Sectoral practice and notable themes
- Regional aid and convergence: Targeting underdeveloped regions can help reduce disparities while maintaining overall market efficiency, provided schemes are transparent and performance-based. See Regional aid for related concepts.
- Research, development, and innovation: Aid aimed at R&D is often justified by the spillover benefits and the strategic importance of science-based growth. The Commission examines whether funding stimulates truly incremental advances or merely substitutes private investment.
- Environmental and energy subsidies: Support for clean energy, energy efficiency, and decarbonization projects is a frequent area of state aid activity.

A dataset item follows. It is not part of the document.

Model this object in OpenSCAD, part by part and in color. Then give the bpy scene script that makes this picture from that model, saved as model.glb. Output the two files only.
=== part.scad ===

The complexity lies in ensuring that subsidies incentivize real emissions reductions and do not simply subsidize existing likely-to-occur projects.
- IPCEI and cross-border projects: Important Projects of Common European Interest align national subsidies to common European goals, reducing overlap and promoting scale in key sectors such as high-tech manufacturing, batteries, and digital infrastructure. See Important Projects of Common European Interest for more detail.
- Rescue and restructuring aid: In cases where a firm is in distress but viable in principle, temporary rescue or restructuring aid can be used to preserve jobs and strategic capabilities, subject to safeguards and recovery rules.